-- begin --

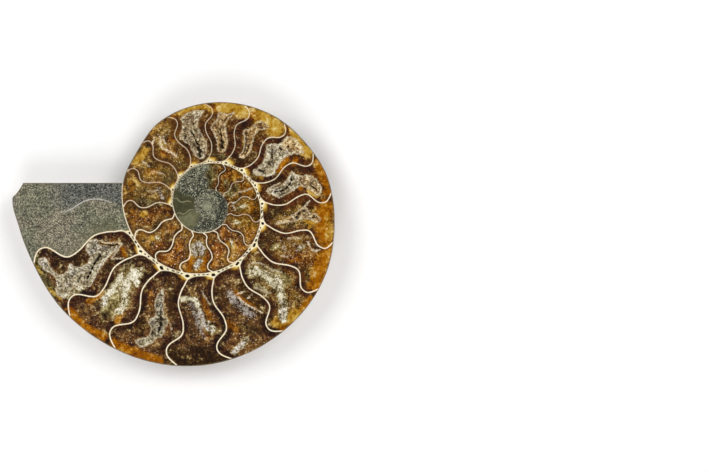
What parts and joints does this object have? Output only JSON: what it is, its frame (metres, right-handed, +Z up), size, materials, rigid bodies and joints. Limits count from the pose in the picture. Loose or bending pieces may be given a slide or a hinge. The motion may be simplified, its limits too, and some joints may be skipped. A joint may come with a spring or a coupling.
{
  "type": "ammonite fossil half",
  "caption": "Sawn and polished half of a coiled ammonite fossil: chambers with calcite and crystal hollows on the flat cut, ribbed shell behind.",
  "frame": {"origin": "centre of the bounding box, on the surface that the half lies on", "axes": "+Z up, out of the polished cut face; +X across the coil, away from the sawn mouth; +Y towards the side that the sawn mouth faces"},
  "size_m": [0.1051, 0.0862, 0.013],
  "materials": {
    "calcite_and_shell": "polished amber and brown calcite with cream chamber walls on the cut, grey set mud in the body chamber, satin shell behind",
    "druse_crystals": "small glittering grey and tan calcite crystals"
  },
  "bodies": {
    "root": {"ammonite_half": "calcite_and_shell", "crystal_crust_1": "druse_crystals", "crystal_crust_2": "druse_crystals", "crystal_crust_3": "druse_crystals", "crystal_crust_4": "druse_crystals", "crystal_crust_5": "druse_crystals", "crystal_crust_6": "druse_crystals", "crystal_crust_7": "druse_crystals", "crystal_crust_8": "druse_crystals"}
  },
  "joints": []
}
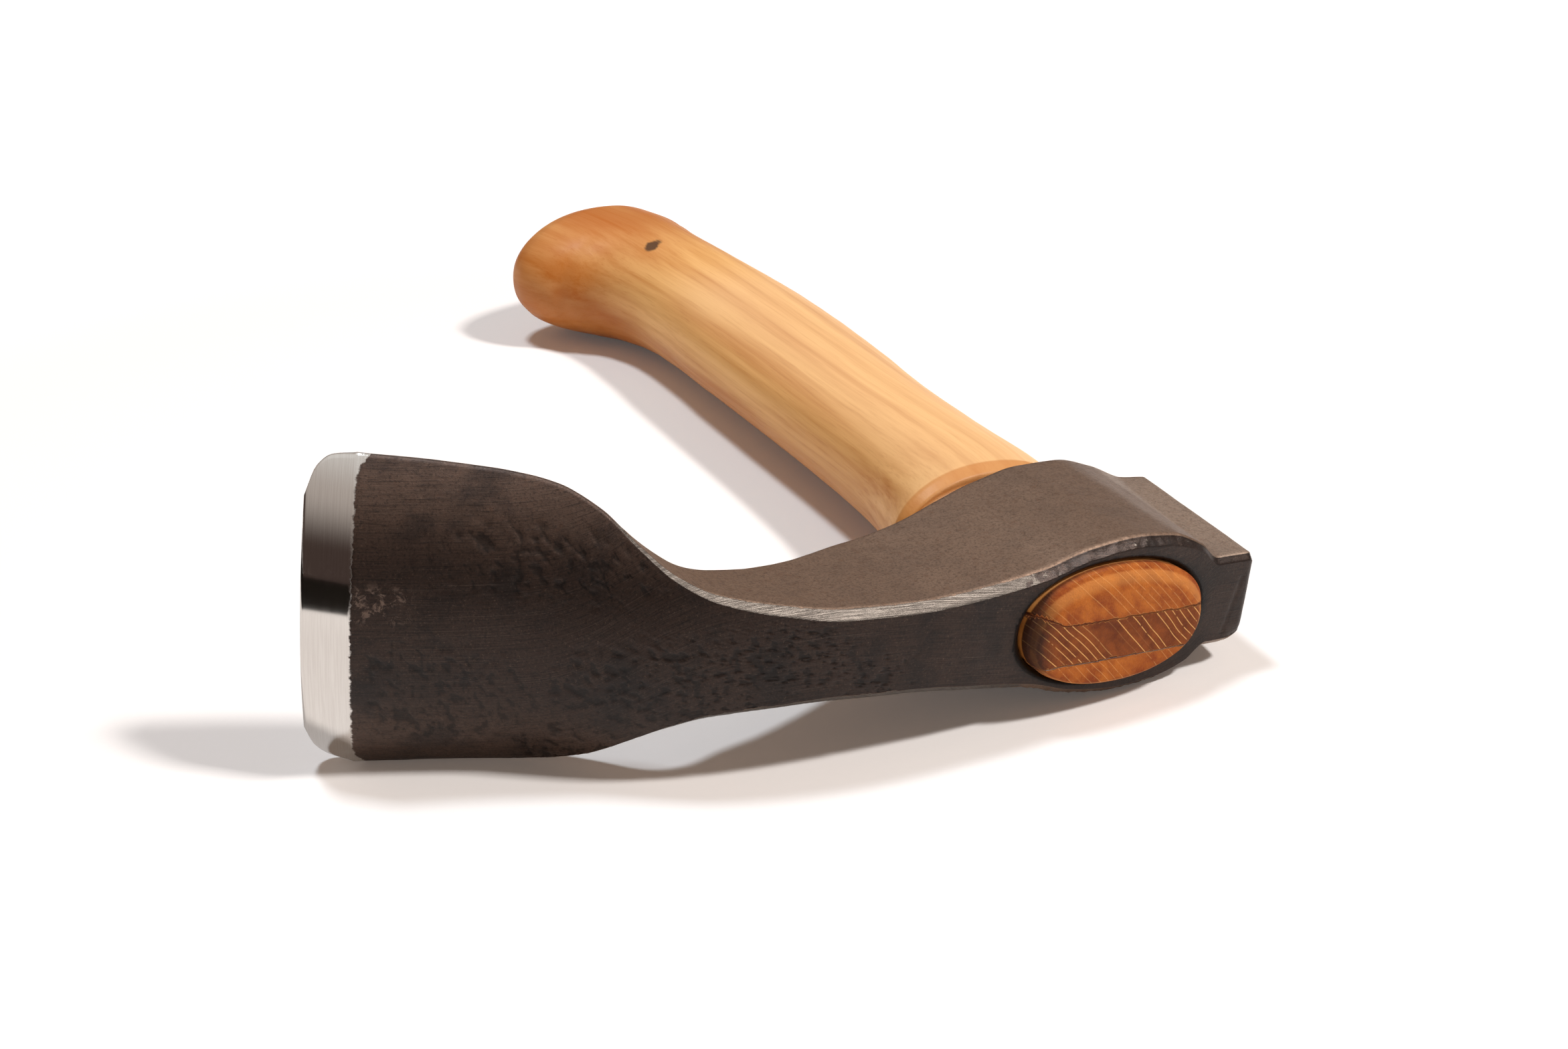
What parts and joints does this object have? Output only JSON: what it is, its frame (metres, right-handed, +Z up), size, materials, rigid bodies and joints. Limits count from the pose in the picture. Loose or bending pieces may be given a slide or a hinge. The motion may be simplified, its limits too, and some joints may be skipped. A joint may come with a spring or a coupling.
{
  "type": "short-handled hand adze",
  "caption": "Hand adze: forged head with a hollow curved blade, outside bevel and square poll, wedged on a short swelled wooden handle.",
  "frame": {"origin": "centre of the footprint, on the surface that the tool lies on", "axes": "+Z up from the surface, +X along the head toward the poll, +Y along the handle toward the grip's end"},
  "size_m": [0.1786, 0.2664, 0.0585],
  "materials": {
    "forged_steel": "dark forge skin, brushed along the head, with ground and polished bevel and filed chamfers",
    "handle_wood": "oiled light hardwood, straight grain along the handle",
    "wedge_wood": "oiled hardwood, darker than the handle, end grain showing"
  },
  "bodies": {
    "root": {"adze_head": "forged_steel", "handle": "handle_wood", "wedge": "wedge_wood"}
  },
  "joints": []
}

-- end --

Write out all records exactly, keeping every detail.

REPLY TO THE TASK:
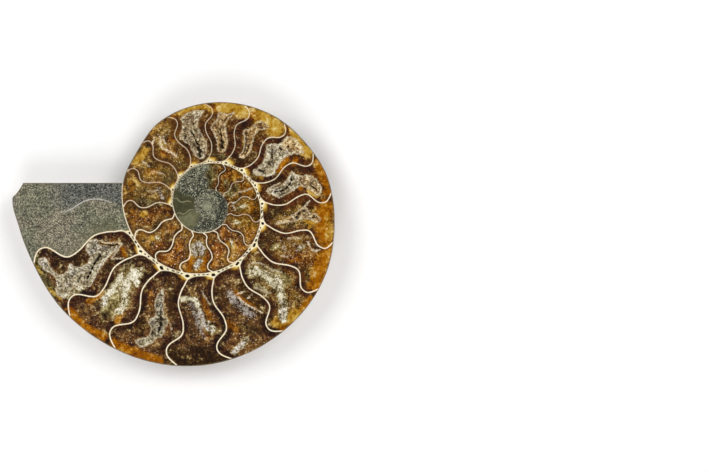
What parts and joints does this object have? Output only JSON: what it is, its frame (metres, right-handed, +Z up), size, materials, rigid bodies and joints. Limits count from the pose in the picture. Loose or bending pieces may be given a slide or a hinge. The motion may be simplified, its limits too, and some joints may be skipped. A joint may come with a spring or a coupling.
{
  "type": "ammonite fossil half",
  "caption": "Sawn and polished half of a coiled ammonite fossil: chambers with calcite and crystal hollows on the flat cut, ribbed shell behind.",
  "frame": {"origin": "centre of the bounding box, on the surface that the half lies on", "axes": "+Z up, out of the polished cut face; +X across the coil, away from the sawn mouth; +Y towards the side that the sawn mouth faces"},
  "size_m": [0.1051, 0.0862, 0.013],
  "materials": {
    "calcite_and_shell": "polished amber and brown calcite with cream chamber walls on the cut, grey set mud in the body chamber, satin shell behind",
    "druse_crystals": "small glittering grey and tan calcite crystals"
  },
  "bodies": {
    "root": {"ammonite_half": "calcite_and_shell", "crystal_crust_1": "druse_crystals", "crystal_crust_2": "druse_crystals", "crystal_crust_3": "druse_crystals", "crystal_crust_4": "druse_crystals", "crystal_crust_5": "druse_crystals", "crystal_crust_6": "druse_crystals", "crystal_crust_7": "druse_crystals", "crystal_crust_8": "druse_crystals"}
  },
  "joints": []
}
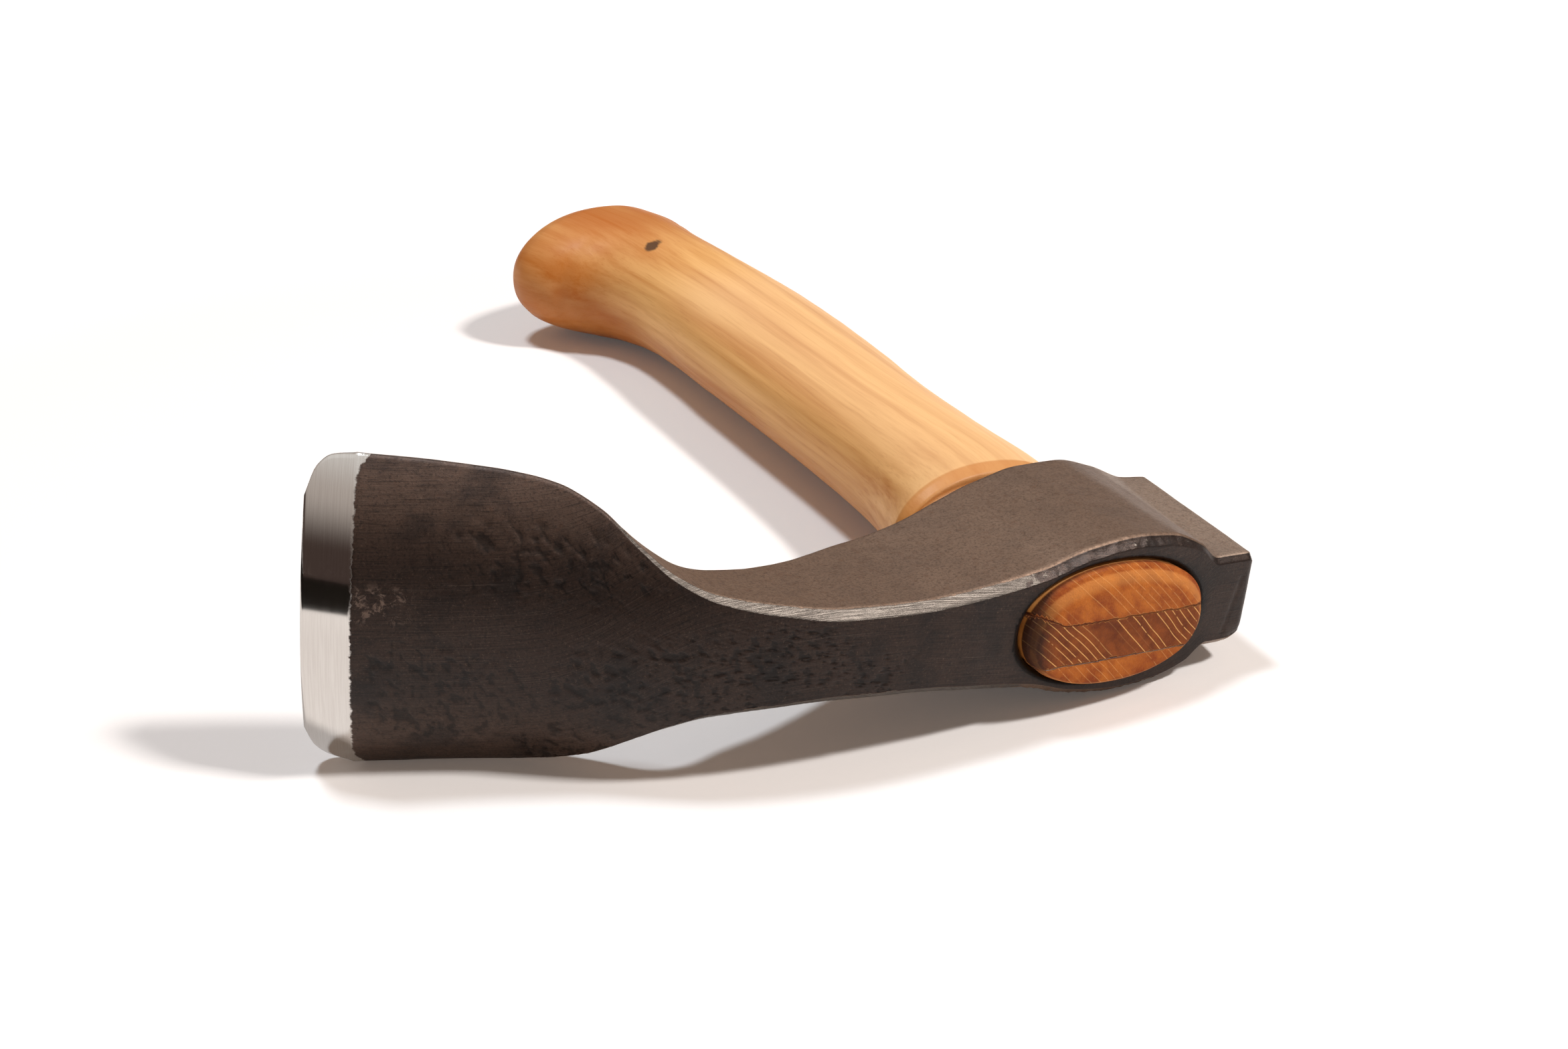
What parts and joints does this object have? Output only JSON: what it is, its frame (metres, right-handed, +Z up), size, materials, rigid bodies and joints. Limits count from the pose in the picture. Loose or bending pieces may be given a slide or a hinge. The motion may be simplified, its limits too, and some joints may be skipped. A joint may come with a spring or a coupling.
{
  "type": "short-handled hand adze",
  "caption": "Hand adze: forged head with a hollow curved blade, outside bevel and square poll, wedged on a short swelled wooden handle.",
  "frame": {"origin": "centre of the footprint, on the surface that the tool lies on", "axes": "+Z up from the surface, +X along the head toward the poll, +Y along the handle toward the grip's end"},
  "size_m": [0.1786, 0.2664, 0.0585],
  "materials": {
    "forged_steel": "dark forge skin, brushed along the head, with ground and polished bevel and filed chamfers",
    "handle_wood": "oiled light hardwood, straight grain along the handle",
    "wedge_wood": "oiled hardwood, darker than the handle, end grain showing"
  },
  "bodies": {
    "root": {"adze_head": "forged_steel", "handle": "handle_wood", "wedge": "wedge_wood"}
  },
  "joints": []
}